The backgrounds of students entering the diploma program are diverse: they include graduates with degrees in Communication, Management, or International Studies, as well as economists, accountants, and other professionals. After graduation, some hold management positions in companies, some develop new brands, and others work as consultants.
“What you take away is a method for guiding basic marketing processes, understanding the consumer, and learning how product and brand innovation works,” said Rubinsztejn.
The coordinator added that the graduates help professionalize and transform companies. “There are companies that lack clear marketing processes and don’t really know what needs to be done. When the graduates of the diploma program join these companies, they contribute to their transformation.”

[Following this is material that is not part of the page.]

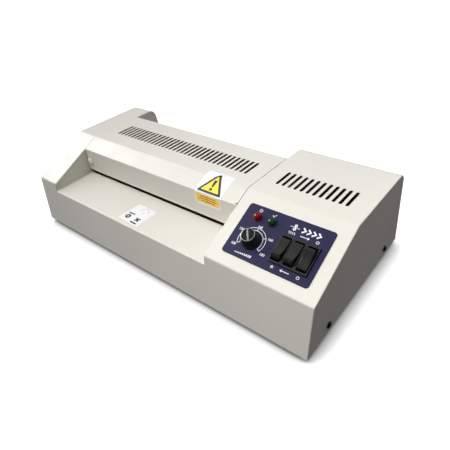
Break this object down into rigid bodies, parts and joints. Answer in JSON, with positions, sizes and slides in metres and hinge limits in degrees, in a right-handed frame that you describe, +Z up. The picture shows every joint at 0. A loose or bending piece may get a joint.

“There is a wide variety of professionals in the classroom. People with no marketing background who, within a year, completely change the direction of their careers. Those who already have some knowledge, meanwhile, build on it and take their careers to the next level,” he said.
Martin and Goldenberg agreed that interaction with faculty and classmates is one of the program’s greatest strengths. Bensusán noted that the faculty members have diverse teaching styles and areas of expertise.
For his part, Bracco said, “I’ve always admired how teamwork is the cornerstone at ORT. The faculty is very important, but so is the group of people—both personally and professionally—with whom you pursue your graduate studies, because you also learn from shared experiences.”
“That integration enriched every one of us in the program,” Nogués concluded. “It made me consider issues from perspectives I never would have imagined, and it allowed me to grasp the essence of it all: marketing applies to absolutely every industry.”